Орукун я представляла похожим на Бамагу. То, что до ближайшего города оттуда полсуток езды, меня не смущало. И вообще, я не планировала задерживаться надолго. Но когда в местной клинике узнали, что моя партнерша тоже медсестра и мы ищем постоянную работу, нам предложили длительные контракты.

В результате мы пробыли в Орукуне долго – гораздо дольше, чем следовало.

В 2000 году в Орукуне имелась одна школа, один полицейский участок, один супермаркет и одна поликлиника. Город стоял у слияния трех рек – Уорд, Уотсон и Арчер, которые стекались из разных регионов Кейп-Йорка и впадали в залив Карпентария. С воздуха Орукун выглядел крошечным сухим пятнышком на одеяле зеленых болот: пять улиц на пять рядом с бокситовым летным полем. Вместо аэропорта на поле стоял расшатанный навес, рядом – бак с керосином. Пекло там страшно, но не сильней, чем в Элис, и повсюду была зелень.
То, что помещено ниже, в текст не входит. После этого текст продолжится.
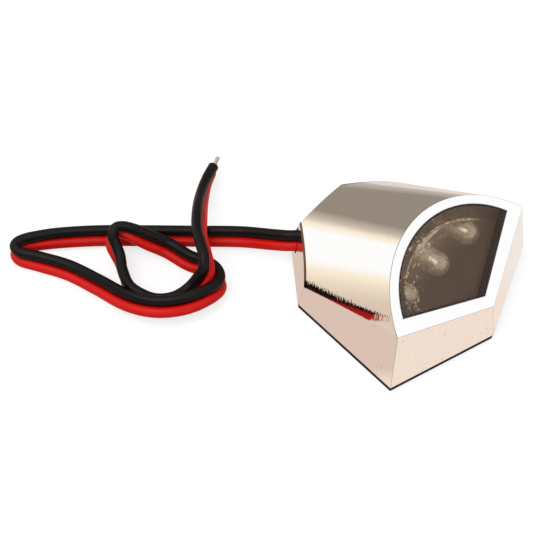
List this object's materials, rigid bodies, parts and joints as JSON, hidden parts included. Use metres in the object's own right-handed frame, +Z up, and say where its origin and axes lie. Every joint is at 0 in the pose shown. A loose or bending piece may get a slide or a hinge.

На главной улице росли манговые деревья, посаженные еще при первой миссии. Местные старухи рассказывали, что Маккензи заставлял их полировать листья тряпками, а детей, воровавших манго, сек высушенным хвостом морского ската. На другой улице на сваях стояли характерные особнячки в квинслендском стиле, выкрашенные в ярко-желтый, оранжевый и синий цвета. Остальные постройки в городе были из пеноблоков – серые, они уныло возвышались над красноватой глиной дорог.

В конце Маккензи-драйв, у причала, находилось единственное в городе питейное заведение, таверна «Три реки». Она торчала там, словно бородавка – больше зданий ценой в миллион долларов в городке не было. Бизнес шел на ура. Поговаривали, что местный совет расплатился с кредитом на строительство всего за год. Администрация решила, что лучше завести собственный паб, чем продолжать борьбу за сухой закон, из-за которого подпольная торговля спиртным достигла небывалого размаха. Чтобы провезти алкоголь в город, где он полностью запрещен, нарушители пойдут на любые ухищрения; но если пару дней в неделю спиртное там будет доступно, их энтузиазм наверняка поубавится.